The Blue Suit was sounding almost eloquent this week. It caused me to think about Carlo as a person, as a human being, as someone who is vulnerable, as someone whose time might be up as mayor, as someone who hates me to the core. Whether his time has come or not, he is feeling what I have felt as I passed through certain times during my life, as most of us who take a close look at ourselves do when we come nearer to the end of the road we are going down. Nothing lasts forever. Carlo is right to say he won’t be the mayor forever. He is right to tell people he won’t always be around. What bothers him is what bothers many men of his age group in this changing world of ours. What is that? He is trying to figure out what
he can do to earn a living when he is done with being mayor. That thought alone is daunting if you are Carlo. Why? Because Carlo is not fit for business. He has proven that. He has a difficult to impossible work ethic. He can’t work for anyone else because he’s incapable of following orders. He is not prudent. He doesn’t want to change. He can’t change. He makes the same mistakes over and over. He deals out of personal frustration and indifference at the same time. He is perfectly qualified to be the mayor of Everett,” the Blue Suit said.

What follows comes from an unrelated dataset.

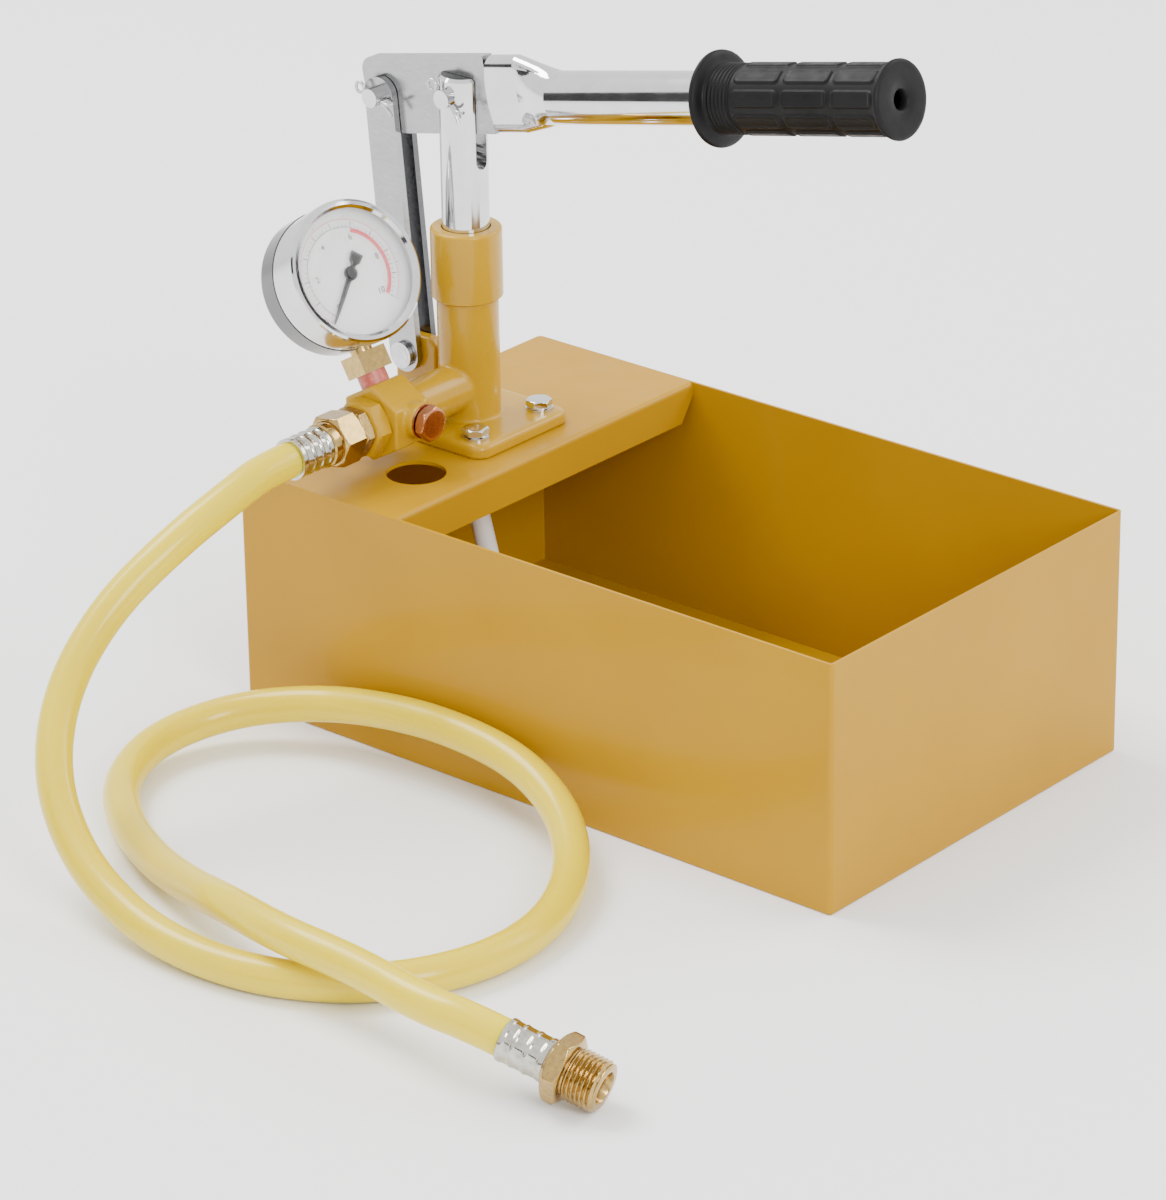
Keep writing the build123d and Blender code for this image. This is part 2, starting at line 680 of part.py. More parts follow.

I complimented the Blue Suit. I told him he should be a writer or a psychiatrist. I thanked him.

“Wow! That was quite a soliloquy about Carlo. You almost made me feel sorry for him. He doesn’t know what he wants to do. He is unqualified to do many things other than being the mayor. Carlo, in fact, knows exactly what he’s doing. He knows how to hurt people. He hates a lot of people, not just because of who they are, but because of their race, or color, religious beliefs, or gender. He sizes up people and dislikes them in an instant. He’s brilliant at exclusion which is arguably the most virulent part of racism. He tries to shove out of his way those who try to get in his way. Actually, he doesn’t do the shoving because he’s a bully. He allows others or forces them to do his dirty work. That’s what he pays people to do. At heart, he’s a true bully, gutless and slow, daunting and angry, filled with animus and jealousy and wondering all the time…what the hell is he going to do when his run as mayor is over? Who will give him a job? Who will put a pile of money on his plate because he needs money – this despite him liking to intimate to everyone that he is a multi-millionaire who doesn’t have to worry about money. He worries about money more than most of us. At almost $200,000 a year, Carlo believes he is underpaid. He makes more than Marty Walsh, the mayor of Boston. He makes more than the mayor of Chicago! Can you imagine him believing he is underpaid? . Yet he is always broke. Who would want to put money on his plate? No one I know except maybe for a developer or two or three hundred,” I said to the Blue Suit.

A thoughtful moment of silence caused both of us to think. The Blue Suit broke the silence.

“What do you think he would do if he loses the mayor’s office?” asked the Blue Suit.

“Most likely he’d do what many have done before him. He’d sell the mansion on Abbott Avenue and get out of town. He’d probably be done with Everett the moment Everett is done with him. He’d see everyone as his enemy. Losing would be as difficult for him as it is with President Trump. He’d move out and never come back. Either that or he’d stick around and be seen everywhere in the city as the former mayor, as the guy who lost. Some people will watch him pass by and say, ‘I remember him. That guy was the mayor, wasn’t he?’ That’s the way it goes in politics. There is really no graceful way to bow out – and when you bow out, it is the beginning of a new period that won’t be as easy as the last. I don’t know much about anything but I’m sure about that.”

The Blue Suit agreed with me completely.